Juíza
usa sua própria história para desmascarar as falácias da tão propalada
meritocracia. Entre os pontos abordados, Fernanda Orsomarzo afirma que se
esforçou para chegar ao cargo que tem hoje, mas jamais teria conseguido se não
tivesse acesso a uma série de privilégios.
A
meritocracia” é o processo de alavancamento profissional e social como
consequência dos méritos individuais de cada pessoa, ou seja, dos seus esforços
e dedicações.
Quem
defende a teoria da meritocracia, acredita que qualquer pessoa possa chegar
onde quiser apenas através do seu esforço.
De
outro lado, muitas pessoas criticam essa ideia, principalmente em um país cuja
sociedade é desigual, racista, machista, homofóbica.
A
juíza de direito do Tribunal de Justiça do Paraná Fernanda Orsomarzo escreveu
um post no seu Facebook contando sua história de muito esforço, porém também de
muito privilégio, para afastar a ideia de meritocracia. O post já passa de 50
mil curtidas.
Fernanda
se classifica como branca e parte de uma família classe média, o que a
possibilitou de frequentar boas escolas, cursinhos e universidades. “Todos têm
suas lutas e histórias de vida. Todos enfrentam dificuldades e desafios. Porém,
enquanto para alguns esses entraves não passam de meras pedras no caminho, para
outros a vida em si é uma pedra no caminho”, afirmou.
Confira a íntegra do
texto:
Ralei
duro para ser Juíza de Direito. Cheguei a estudar 12 horas por dia em busca da
concretização do tão almejado sonho. Abdiquei de festas, passei feriados em
frente aos livros, perdi momentos únicos em família. Sim, o esforço pessoal
contou. Mas dizer que isso é mérito meu soa, no mínimo, hipócrita.
Em
primeiro lugar, nasci branca. Faço parte de uma típica família de classe média.
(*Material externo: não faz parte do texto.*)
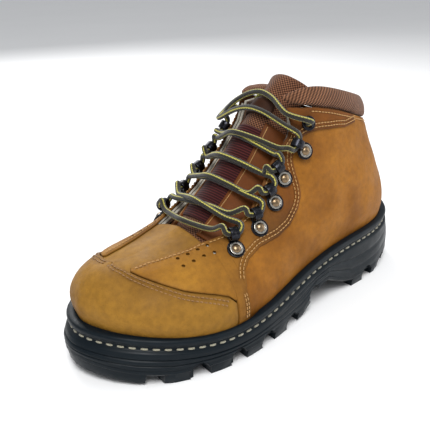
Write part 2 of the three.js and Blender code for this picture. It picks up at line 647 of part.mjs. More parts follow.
/** Padded collar of one side: a swollen band between the leather's top edge and the top line. */
function collarPad(side) {
  const columns = [COLLAR_FRONT, 9.25, 9.6, 10.1, 10.7, 11.3, 11.9, 12.5, HEEL - JOIN / 2].map((s) => {
    const [low, high] = [read(COLLAR_BASE, s), read(COLLAR_TOP[side], s)];
    return steps(0, 1, 4).map((v) => {
      const crown = Math.sin(Math.PI * v) * PAD_CROWN;
      const t = low + (high - low) * v;
      return [skin(side * s, t, -read(PAD_INNER, s) - crown), skin(side * s, t, PAD_OUTER - 0.8 + crown)];
    });
  });
  return sheet(columns);
}
for (const [name, side] of sideNames) add("collar_pad_" + name, collarPad(side), "mesh");

// ---------------------------------------------------------------- tongue
// Middle line of the tongue's face from under the vamp to its top: x, z, half width, how far the edges fall
// back, thickness in the middle.
const TONGUE = [
  [-70, 63.5, 20, 5, 3.5],
  [-58, 69, 22, 7, 4.5],
  [-47, 77, 24, 10.5, 6],
  [-35, 88.5, 26, 16, 7],
  [-21, 102, 26, 20.5, 7],
  [-8, 117, 26, 25.5, 7],
  [3, 131, 25, 27, 8],
  [15, 145, 22, 27.5, 8],
  [28, 157, 18, 19, 8],
  [40, 166, 19, 9, 7],
];
const TONGUE_EDGE = 0.45; // edge thickness as a share of the middle

const tonguePath = new THREE.CatmullRomCurve3(TONGUE.map(([x, z]) => new THREE.Vector3(x, 0, z)));

/** Tongue face at u across (-1 lateral, 1 medial) and v along: point, outward direction and thickness. */
function tongueFace(u, v) {
  const at = v * (TONGUE.length - 1);
  const sizes = [2, 3, 4].map((k) => read(TONGUE.map((row, i) => [i, row[k]]), at));
  const along = tonguePath.getTangent(v);
  const out = new THREE.Vector3(-along.z, 0, along.x);
  const p = tonguePath.getPoint(v).addScaledVector(out, -sizes[1] * u * u);
  p.y = u * sizes[0];
  const lean = new THREE.Vector3(out.x, (1.6 * u * sizes[1]) / sizes[0], out.z).normalize();
  return { p, out: lean, thick: sizes[2] * (1 - (1 - TONGUE_EDGE) * u * u) };
}

/** Sheet laid on the tongue between two offsets from its face; inner null means the tongue's own back. */
function onTongue(u0, u1, rows, v0, v1, count, inner, outer) {
  const columns = steps(v0, v1, count).map((v) =>
    steps(u0, u1, rows).map((u) => {
      const { p, out, thick } = tongueFace(u, v);
      const back = inner === null ? -thick : inner;
      return [p.clone().addScaledVector(out, back), p.clone().addScaledVector(out, outer)];
    }),
  );
  return sheet(columns);
}

add("tongue", onTongue(-1, 1, 8, 0, 1, 14, null, 0), "mesh");
add("tongue_face_panel", onTongue(-0.74, 0.74, 6, 0.25, 0.7, 8, GAP, GAP + 1.1), "tongueFabric");
add("lace_keeper", onTongue(-0.45, 0.45, 4, 0.76, 0.83, 1, GAP, GAP + 1.4), "leatherBrown");

// ---------------------------------------------------------------- lace loops and eyelets
/** Local frame on the side panel: z out of the leather, x towards the rolled end. */
function loopFrame([s0, t0, s1, t1], side) {
  const p = skin(side * s0, t0, TOP[1] + GAP);
  const z = normal(side * s0, t0);
  const x = skin(side * s1, t1, TOP[1] + GAP).sub(p);
  x.addScaledVector(z, -x.dot(z)).normalize();
  return new THREE.Matrix4().makeBasis(x, z.clone().cross(x), z).setPosition(p);
}

const BARREL_REACH = LOOP_LENGTH - LOOP_WIDTH / 2; // from the rivet to the middle of the rolled end

/** Stamped lace loop: a rounded plate with a rivet hole and a rolled end that the lace runs through. */
function laceLoop() {
  const shape = new THREE.Shape();
  const r = LOOP_WIDTH / 2;
  const neck = BARREL_LENGTH / 2;
  const turn = Math.acos(neck / r) - 0.35;
  shape.absarc(0, 0, r, turn, 2 * Math.PI - turn);
  shape.lineTo(BARREL_REACH, -neck);
  shape.lineTo(BARREL_REACH, neck);
  const hole = new THREE.Path();
  hole.absarc(0, 0, RIVET_DIAMETER / 2 + GAP, 0, 2 * Math.PI);
  shape.holes.push(hole);
  const [a, b, l] = [BARREL_BORE / 2, BARREL_OUTER / 2, BARREL_LENGTH / 2];
  const barrel = turned([[a, -l], [b, -l], [b, l], [a, l], [a, -l]], 10);
  barrel.rotateX(Math.PI / 2).translate(BARREL_REACH, 0, b);
  return geometryFrom(solidOf(plate(shape, LOOP_PLATE, 5)).add(solidOf(barrel)));
}

/** Domed tubular rivet with a dimple in its head. */
function rivet() {
  const r = RIVET_DIAMETER / 2;
  const top = LOOP_PLATE + RIVET_RISE;
  return turned([[0, 0], [r, 0], [r, top - 0.8], [r - 0.9, top], [0, top - 0.6]], 10);
}

/** Eyelet ring. */
function eyeletRing() {
  const [a, b] = [EYELET_BORE / 2, EYELET_OUTER / 2];
  return turned([[a, 0], [b, 0], [b, 0.8], [b - 1, 1.6], [a, 1.6], [a, 0]], 12);
}

for (const [name, side] of sideNames) {
  LOOPS.forEach((place, i) => {
    const frame = loopFrame(place, side);
    add(`lace_loop_${name}_${i + 1}`, laceLoop().applyMatrix4(frame), "blackNickel");
    add(`loop_rivet_${name}_${i + 1}`, rivet().applyMatrix4(frame), "rivet");
  });
  const [s, t] = TOP_EYELET;
  const ring = loopFrame([s, t, s, t + 0.02], side);
  add(`top_eyelet_${name}`, eyeletRing().applyMatrix4(ring), "blackNickel");
}

// ---------------------------------------------------------------- lace
// Route of the lace from the tip inside the medial collar to the tip inside the lateral collar: through the
// medial eyelet, down the loops on alternate sides, across the bottom pair, and up again under the first
// strands.
const LACE_ROUTE = [
  [56, 20, 98], [53, 22, 110], [47.5, 23, 121], [39.5, 22.5, 130.5], [34, 22, 135.5], [31.5, 30.5, 137.5],
  [30.5, 34.5, 138], [26, 37.5, 140], [21, 38, 137], [11, 34, 134], [7, 24, 138], [7, 12, 144],
  [8, 0, 147], [10, -11, 145.5], [12.5, -20, 141.5], [14.5, -27.5, 138], [17, -34, 135], [19.5, -35, 132],
  [19, -35.5, 128.5], [16, -35.5, 124.5], [13, -35.5, 123.5], [9, -35, 125.5], [8, -27, 124.5],
  [-0.5, -14.5, 130], [-6.5, 0, 133], [-1.5, 14, 127.5], [5, 27.5, 121.5], [5, 32, 122], [6, 33, 118],
  [4, 33, 115], [-0.5, 32.5, 112.5], [-3.5, 32, 113], [-6, 30.5, 116], [-6, 27.5, 110], [-12, 14, 115.5],
  [-17, 0, 119.5], [-12.5, -14.5, 116], [-5.5, -27.5, 110], [-4, -34, 109], [-3.5, -36, 105],
  [-5.5, -36, 102.5], [-10.5, -35.5, 100.5], [-13.5, -34.5, 101], [-15.5, -33, 104.5],
  [-18.5, -26.5, 99.5], [-23.5, -14, 104], [-27.5, 0, 107.5], [-24, 13.5, 103.5], [-19.5, 27, 99],
  [-16, 35.5, 96], [-17, 36.5, 92], [-19.5, 36.5, 90], [-24.5, 35.5, 89.5], [-27.5, 34.5, 90.5],
  [-28.5, 33, 94.5], [-33.5, 26, 89.5], [-37, 13, 92], [-41, 0, 94.5], [-39, -13, 91], [-37, -25.5, 87.5],
  [-34, -36, 86], [-35.5, -38, 82.5], [-38.5, -38, 81], [-43.5, -36.5, 81.5], [-45.5, -35, 83],
  [-45.5, -32, 86], [-47, -24, 82], [-50, -10, 82], [-52, 0, 83], [-50, 10, 82], [-47, 24, 82],
  [-45.5, 29.5, 87], [-45.5, 32, 83.5], [-43, 33.5, 81.5], [-38.5, 35, 81.5], [-35.5, 35.5, 82.5],
  [-33.5, 34, 86], [-36.5, 25.5, 87.5], [-37, 12, 89.5], [-38, 0, 91.5], [-36, -12.5, 91],
  [-33.5, -25.5, 89.5], [-28.5, -34, 94], [-27.5, -36, 90.5], [-24.5, -37.5, 89.5], [-19.5, -38.5, 90],
  [-17, -38, 92], [-16, -36.5, 96], [-19.5, -26.5, 99], [-23, -13, 102.5], [-24.5, 0, 104.5],
  [-22, 12.5, 102.5], [-18.5, 26.5, 99.5], [-15.5, 32.5, 104.5], [-13.5, 34, 101], [-10.5, 35, 100.5],
  [-5.5, 35.5, 102.5], [-3.5, 35.5, 105], [-4, 34, 109], [-5.5, 27.5, 110], [-10.5, 13, 114.5],
  [-14, 0, 117], [-11, -13.5, 114.5], [-5.5, -27, 110], [-6, -30.5, 115.5], [-3.5, -32, 112.5],
  [-0.5, -33, 112.5], [4, -33.5, 115], [5.5, -33.5, 118], [4.5, -32, 122], [5, -27, 121], [-0.5, -13, 127],
  [-3, 0, 130.5], [1, 13, 128.5], [8, 27, 124.5], [9, 34.5, 125], [13, 35, 123.5], [16, 35, 124.5],
  [19, 34.5, 128.5], [19.5, 34, 131.5], [17, 33.5, 135], [14, 28.5, 140], [13.5, 21, 146.5],
  [16.5, 11, 153], [18.5, 0, 156], [18.5, -11, 153.5], [16.5, -20, 149], [16.5, -26, 145.5],
  [19.5, -32, 143.5], [23.5, -37, 142], [28, -38, 140], [31.5, -31.5, 137.5], [34.5, -23, 135],
  [39.5, -23, 130.5], [47.5, -23, 121], [53, -22, 110], [56, -20, 98],
];

/** Curve with its stations at its points, so that they crowd where the lace turns. */
class LacePath extends THREE.CatmullRomCurve3 {
  getSpacedPoints(count) {
    return this.getPoints(count);
  }

  getTangentAt(u, target) {
    return this.getTangent(u, target);
  }
}

const lacePath = new LacePath(LACE_ROUTE.map((p) => new THREE.Vector3(...p)));
const laceSection = roundSection(LACE_DIAMETER / 2, 8);
const lace = new THREE.ExtrudeGeometry(laceSection, { steps: LACE_ROUTE.length - 1, extrudePath: lacePath });
add("lace", lace, "lace");

/** Plastic tip that carries on from an end of the lace; at is 0 or 1. */
function laceTip(at) {
  const along = lacePath.getTangent(at).multiplyScalar(at === 0 ? -1 : 1);
  const r = AGLET_DIAMETER / 2;
  const tip = turned([[0, GAP], [r, GAP], [r, AGLET_LENGTH - 1], [r - 0.8, AGLET_LENGTH],
    [0, AGLET_LENGTH]], 10);
  const turn = new THREE.Quaternion().setFromUnitVectors(new THREE.Vector3(0, 0, 1), along);
  const end = lacePath.getPoint(at);
  return tip.applyQuaternion(turn).translate(end.x, end.y, end.z);
}
add("lace_tip_medial", laceTip(0), "aglet");
add("lace_tip_lateral", laceTip(1), "aglet");

// The origin is on the ground under the middle of the boot's box.
const box = new THREE.Box3().setFromObject(boot);
boot.position.set(-(box.min.x + box.max.x) / 2, -(box.min.y + box.max.y) / 2, -box.min.z);

export default boot;
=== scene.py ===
"""Left ankle-high work boot.

A leather upper with a hidden toe cap, padded collar and tongue, metal lace loops and a lugged rubber sole.
Sizes are millimetres in the last's own axes, toe towards -X and lateral side towards -Y; meshes are made in
metres in the frame's axes.
"""

from __future__ import annotations

import json
import logging
import math
from dataclasses import dataclass, field
from enum import Enum
from typing import Callable, Sequence

import bmesh
import bpy
import numpy as np
from mathutils import Matrix, Vector

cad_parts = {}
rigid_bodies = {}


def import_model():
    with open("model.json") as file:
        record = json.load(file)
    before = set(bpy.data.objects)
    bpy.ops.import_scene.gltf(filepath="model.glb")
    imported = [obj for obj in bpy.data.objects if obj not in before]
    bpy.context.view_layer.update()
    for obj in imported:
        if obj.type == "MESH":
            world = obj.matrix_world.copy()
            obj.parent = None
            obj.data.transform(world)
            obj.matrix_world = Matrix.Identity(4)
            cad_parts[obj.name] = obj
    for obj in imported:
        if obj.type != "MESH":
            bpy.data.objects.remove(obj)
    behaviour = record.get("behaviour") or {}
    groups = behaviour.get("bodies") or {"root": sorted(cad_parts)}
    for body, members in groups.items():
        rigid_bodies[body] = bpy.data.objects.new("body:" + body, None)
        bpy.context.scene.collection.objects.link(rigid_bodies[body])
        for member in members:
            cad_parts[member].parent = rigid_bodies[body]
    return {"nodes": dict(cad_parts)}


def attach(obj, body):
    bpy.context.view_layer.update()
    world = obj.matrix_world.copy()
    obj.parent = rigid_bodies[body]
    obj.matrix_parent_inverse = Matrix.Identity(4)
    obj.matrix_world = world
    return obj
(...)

Estudei em escola particular, frequentei cursos de inglês e informática, tive
acesso a filmes e livros. Contei com pais presentes e preocupados com a minha
formação. Jamais me faltou café da manhã, almoço e jantar. Nunca me preocupei
com merenda ou material escolar.
Todos
têm suas lutas e histórias de vida. Todos enfrentam dificuldades e desafios.
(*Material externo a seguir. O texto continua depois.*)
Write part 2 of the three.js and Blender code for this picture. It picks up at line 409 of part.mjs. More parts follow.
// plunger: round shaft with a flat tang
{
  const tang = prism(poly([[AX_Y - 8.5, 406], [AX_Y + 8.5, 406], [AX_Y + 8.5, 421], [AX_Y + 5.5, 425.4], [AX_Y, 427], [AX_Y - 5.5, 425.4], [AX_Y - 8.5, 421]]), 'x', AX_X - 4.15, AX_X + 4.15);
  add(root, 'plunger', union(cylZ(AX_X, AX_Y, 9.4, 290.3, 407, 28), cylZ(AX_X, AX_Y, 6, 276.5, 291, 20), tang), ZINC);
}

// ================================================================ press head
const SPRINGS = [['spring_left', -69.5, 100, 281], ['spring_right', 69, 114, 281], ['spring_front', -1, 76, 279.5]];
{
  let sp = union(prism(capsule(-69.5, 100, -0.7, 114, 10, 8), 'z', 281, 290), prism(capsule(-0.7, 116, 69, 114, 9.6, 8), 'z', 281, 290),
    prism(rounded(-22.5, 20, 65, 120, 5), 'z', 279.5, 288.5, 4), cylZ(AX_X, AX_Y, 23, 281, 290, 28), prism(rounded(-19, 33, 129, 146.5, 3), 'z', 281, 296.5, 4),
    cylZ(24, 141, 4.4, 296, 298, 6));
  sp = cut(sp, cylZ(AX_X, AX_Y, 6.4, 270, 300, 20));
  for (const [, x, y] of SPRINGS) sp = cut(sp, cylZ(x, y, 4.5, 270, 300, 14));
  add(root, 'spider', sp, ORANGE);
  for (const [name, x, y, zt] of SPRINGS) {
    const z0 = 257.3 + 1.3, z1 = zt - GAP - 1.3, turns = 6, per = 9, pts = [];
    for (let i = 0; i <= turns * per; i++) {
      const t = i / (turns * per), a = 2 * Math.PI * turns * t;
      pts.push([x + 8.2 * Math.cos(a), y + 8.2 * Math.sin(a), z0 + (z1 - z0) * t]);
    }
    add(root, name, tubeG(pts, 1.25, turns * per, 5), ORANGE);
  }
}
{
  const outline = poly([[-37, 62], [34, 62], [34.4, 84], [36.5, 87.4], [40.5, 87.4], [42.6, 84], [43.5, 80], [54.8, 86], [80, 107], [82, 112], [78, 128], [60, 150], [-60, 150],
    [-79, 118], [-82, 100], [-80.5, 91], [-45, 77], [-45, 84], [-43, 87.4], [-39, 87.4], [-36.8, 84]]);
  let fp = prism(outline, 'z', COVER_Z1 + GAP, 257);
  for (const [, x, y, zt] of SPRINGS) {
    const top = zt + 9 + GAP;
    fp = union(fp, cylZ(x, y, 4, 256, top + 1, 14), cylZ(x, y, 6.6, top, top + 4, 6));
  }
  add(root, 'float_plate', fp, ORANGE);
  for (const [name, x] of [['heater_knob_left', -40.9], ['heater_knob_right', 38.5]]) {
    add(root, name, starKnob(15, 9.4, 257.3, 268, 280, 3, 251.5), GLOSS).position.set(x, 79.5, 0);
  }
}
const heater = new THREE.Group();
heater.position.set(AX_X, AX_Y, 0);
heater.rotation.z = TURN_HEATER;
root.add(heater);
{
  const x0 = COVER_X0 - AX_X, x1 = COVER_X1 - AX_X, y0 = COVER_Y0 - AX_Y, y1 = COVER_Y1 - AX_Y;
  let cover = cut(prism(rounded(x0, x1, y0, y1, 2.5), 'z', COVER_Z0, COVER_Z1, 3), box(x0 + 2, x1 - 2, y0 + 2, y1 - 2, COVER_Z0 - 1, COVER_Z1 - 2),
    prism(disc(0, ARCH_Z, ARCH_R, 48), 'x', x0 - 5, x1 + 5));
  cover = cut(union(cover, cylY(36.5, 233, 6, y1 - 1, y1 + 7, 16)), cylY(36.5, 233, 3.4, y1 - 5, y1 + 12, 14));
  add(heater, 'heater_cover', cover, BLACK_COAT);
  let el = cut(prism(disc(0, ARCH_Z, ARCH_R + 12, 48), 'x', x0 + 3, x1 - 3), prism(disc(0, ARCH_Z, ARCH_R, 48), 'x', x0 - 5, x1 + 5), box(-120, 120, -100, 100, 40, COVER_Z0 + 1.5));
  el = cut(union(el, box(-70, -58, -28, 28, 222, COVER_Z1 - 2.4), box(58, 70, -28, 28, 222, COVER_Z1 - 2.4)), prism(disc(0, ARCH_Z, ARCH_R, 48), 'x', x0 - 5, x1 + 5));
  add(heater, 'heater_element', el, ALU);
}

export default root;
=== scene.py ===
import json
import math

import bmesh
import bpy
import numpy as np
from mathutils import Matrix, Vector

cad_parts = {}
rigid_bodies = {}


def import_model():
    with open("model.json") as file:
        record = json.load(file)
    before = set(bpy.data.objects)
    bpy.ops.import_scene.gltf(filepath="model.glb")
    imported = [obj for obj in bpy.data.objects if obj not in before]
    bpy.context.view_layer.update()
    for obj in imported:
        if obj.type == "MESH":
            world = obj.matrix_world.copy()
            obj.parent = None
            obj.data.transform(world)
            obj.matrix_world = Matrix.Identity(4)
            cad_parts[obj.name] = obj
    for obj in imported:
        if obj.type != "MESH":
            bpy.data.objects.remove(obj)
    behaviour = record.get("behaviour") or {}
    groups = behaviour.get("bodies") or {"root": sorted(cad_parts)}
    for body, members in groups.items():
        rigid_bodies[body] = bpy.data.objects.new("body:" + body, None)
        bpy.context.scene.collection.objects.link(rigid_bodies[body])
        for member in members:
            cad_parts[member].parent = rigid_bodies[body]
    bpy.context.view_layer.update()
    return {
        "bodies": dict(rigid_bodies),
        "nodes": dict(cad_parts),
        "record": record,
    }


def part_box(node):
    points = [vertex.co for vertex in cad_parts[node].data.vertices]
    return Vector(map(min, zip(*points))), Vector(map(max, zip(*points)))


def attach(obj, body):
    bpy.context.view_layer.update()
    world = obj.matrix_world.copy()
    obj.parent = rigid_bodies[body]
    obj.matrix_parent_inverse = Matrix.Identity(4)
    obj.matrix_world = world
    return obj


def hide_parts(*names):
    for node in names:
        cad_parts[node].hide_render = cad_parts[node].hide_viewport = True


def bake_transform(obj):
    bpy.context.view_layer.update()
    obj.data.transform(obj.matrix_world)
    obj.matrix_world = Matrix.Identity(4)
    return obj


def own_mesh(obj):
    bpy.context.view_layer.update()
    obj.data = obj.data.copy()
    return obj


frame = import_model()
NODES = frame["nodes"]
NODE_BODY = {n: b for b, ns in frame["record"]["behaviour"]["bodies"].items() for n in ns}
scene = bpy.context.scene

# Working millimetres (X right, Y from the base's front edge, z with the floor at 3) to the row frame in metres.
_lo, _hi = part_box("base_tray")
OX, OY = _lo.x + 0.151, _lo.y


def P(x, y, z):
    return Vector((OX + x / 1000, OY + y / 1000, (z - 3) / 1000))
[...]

Porém, enquanto para alguns esses entraves não passam de meras pedras no
caminho, para outros a vida em si é uma pedra no caminho. Meu esforço
individual contou, mas eu nada seria sem as inúmeras oportunidades
proporcionadas pelo fato de ter nascido – repito – branca e no seio de uma
família de classe média minimamente estruturada.
O
mérito não é meu. Na linha da corrida em busca do sucesso e realização, eu saí
na frente desde que nasci. Não é justo, não é honesto exigir que um garoto que
sequer tem professores pagos pelo Estado entre nessa competição em iguais
condições. Nunca, jamais estivemos em iguais condições.
O
discurso embasado na meritocracia desresponsabiliza o Estado e joga nos ombros
do indivíduo todo o peso de sua omissão e da falta de políticas públicas. A
meritocracia naturaliza a pobreza, encara com normalidade a desigualdade social
e produz esquecimento – quem defende essa falácia não se recorda que contou com
inúmeros auxílios para chegar onde chegou.